Tuesday, June 19, 2007

Lancaster County

Today I'd like to talk about Lancaster County Pennsylvannia. There is a large number of amish and menonite people living in this religion. I found this area to be very fun and enjoyable. First, let me say we had some wonderful home cooking at the Bird in Hand Restaurant in the town Bird in Hand. We finished off our meal with shoo fly pie, which was great. I think is best described as an apple pie without the apples, and extra cinammon. Then we went on Aaron and Jessica's buggy rides, which was interesting. In one way, I was disappointed, because I was hopping to ride in one of the small enclosed buggies that you see so often. Instead, several of us rode in a more wagon like rectangular buggy, that was roofed, but mostly open air.

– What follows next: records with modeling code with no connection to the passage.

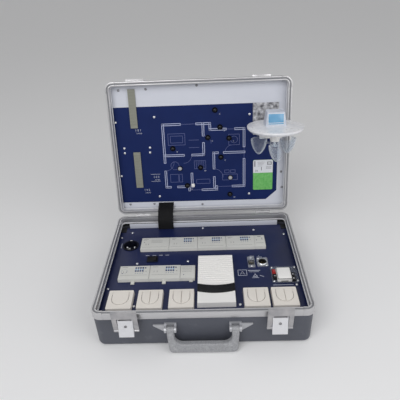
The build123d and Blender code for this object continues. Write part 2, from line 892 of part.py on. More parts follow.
# DIN rails on stand-offs, and the devices on them
with BuildPart() as rails:
    for start, length, row_y in (
        (rear_row_x, rear_row_length, rear_row_y),
        (front_row_x, front_row_length, front_row_y),
    ):
        with BuildSketch(Plane.YZ.offset(start - din_end)):
            with Locations((row_y, din_top_z - din_sheet / 2)):
                Rectangle(din_width, din_sheet)
            with Locations((row_y, din_top_z - din_height / 2)):
                Rectangle(din_hat, din_height)
            with Locations((row_y, din_top_z - din_height / 2 + din_sheet)):
                Rectangle(din_hat - 2 * din_sheet, din_height, mode=Mode.SUBTRACT)
        extrude(amount=length + 2 * din_end)
with BuildPart() as standoffs:
    for start, length, row_y in (
        (rear_row_x, rear_row_length, rear_row_y),
        (front_row_x, front_row_length, front_row_y),
    ):
        with BuildSketch(Plane.XY.offset(floor_thickness)):
            with Locations((start + standoff_radius, row_y), (start + length - standoff_radius, row_y)):
                Circle(standoff_radius)
        extrude(amount=din_top_z - din_height - floor_thickness)
save("din_rails", rails, standoffs)


def device_profile(row_y, reach):
    """Side outline of a rail device: feet round the rail, body, and the nose in the panel."""
    half_body = body_depth / 2
    half_rail = din_width / 2 + cutout_gap
    half_nose = nose_depth / 2
    with BuildSketch() as outline:
        with BuildLine():
            Polyline(
                (row_y - half_body, module_foot_z),
                (row_y - half_rail, module_foot_z),
                (row_y - half_rail, din_top_z),
                (row_y + half_rail, din_top_z),
                (row_y + half_rail, module_foot_z),
                (row_y + half_body, module_foot_z),
                (row_y + half_body, module_shoulder_z),
                (row_y + half_nose - reach, module_shoulder_z),
                (row_y + half_nose - reach, module_face_z),
                (row_y - half_nose, module_face_z),
                (row_y - half_nose, module_shoulder_z),
                (row_y - half_body, module_shoulder_z),
                close=True,
            )
        make_face()
    return outline.sketch


def device(left, width, row_y, reach=0.0):
    """One rail device between two x places, less a hairline gap to its neighbour."""
    with BuildPart() as housing:
        with BuildSketch(Plane.YZ.offset(left + device_gap / 2)):
            add(device_profile(row_y, reach))
        extrude(amount=width - device_gap)
    return housing.part


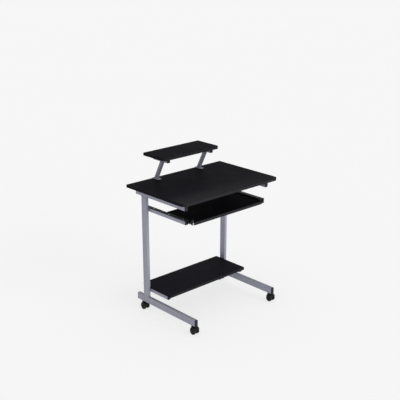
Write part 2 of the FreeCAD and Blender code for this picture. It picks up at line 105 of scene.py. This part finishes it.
FLOOR_SIZE = 60.0
FLOOR_TINTS = (0.297, 0.297, 0.297), (0.303, 0.303, 0.303)
FLOOR_GLOW = 0.684
HORIZON_STRENGTH, ZENITH_STRENGTH = 0.93, 0.50
KEY_FROM = (0.25, -1.0, 0.22)
KEY_STRENGTH, KEY_ANGLE = 2.2, 50.0

LENS = 69.04
LENS_SHIFT = (0.0068, 0.0829)
CAMERA_PLACE = (-2.8226, -3.0019, 2.0106)
CAMERA_TILT, CAMERA_TURN = 69.104, -42.724

# ------------------------------------------------------------------ node helpers


def shade(color, level):
    """The colour made lighter or darker."""
    return tuple(level * c for c in color)


class Graph:
    """A small builder for one material's nodes."""

    def __init__(self, name):
        self.material = bpy.data.materials.new(name)
        self.material.use_nodes = True
        self.tree = self.material.node_tree
        self.tree.nodes.clear()
        self.coord = self.tree.nodes.new("ShaderNodeTexCoord").outputs["Object"]
        self.normal = self.tree.nodes.new("ShaderNodeNewGeometry").outputs["Normal"]

    def link(self, source, socket):
        if hasattr(source, "is_output"):
            self.tree.links.new(source, socket)
        else:
            socket.default_value = source

    def math(self, operation, a, b=0.0):
        n = self.tree.nodes.new("ShaderNodeMath")
        n.operation = operation
        for value, socket in zip((a, b), n.inputs):
            self.link(value, socket)
        return n.outputs[0]

    def product(self, first, *others):
        for other in others:
            first = self.math("MULTIPLY", first, other)
        return first

    def vector(self, operation, a, b=None):
        n = self.tree.nodes.new("ShaderNodeVectorMath")
        n.operation = operation
        self.link(a, n.inputs[0])
        if b is not None:
            self.link(b, n.inputs[1])
        return n.outputs["Value" if operation == "LENGTH" else "Vector"]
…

However, this was made up for by the man who drove the buggy. He was an amish man whose name was Meno, I believe. I had not expected this, as I was aware the the amish are somewhat private people, and I did not really expect to find an amish person involved with a tourist operation. He told us that the Amish generally didn't like to have their pictures taken, and to keep an eye out for road apples from the horses. We rode the buggy through the farmland, where houses all had laundry out to dry, and the air was clean, and the views nice, considering there were no power lines in the way. We stopped by one house where some children were selling souvenir horseshoes that had been brightly painted for only a few dollars each. After our nice little ride we headed up to the gift shops where I bought a book on the Amish, and my husband bought a shirt that proclaims " I love Intercourse" Intercourse being, of course, a nearby town. In the market area they also had bundles of dry flowers, and I would really have loved to take some home, I doubted they would make the trip all the way back to Tennessee in the car. Finally, as we left the area, we stopped by to get some home made root beer, in a glass bottle. It was more stout than the brands you can get at the store, but it was good and it was cold. A fun day can be spent here, especially if you enjoy riding around in the countryside. I'll give this area a B+.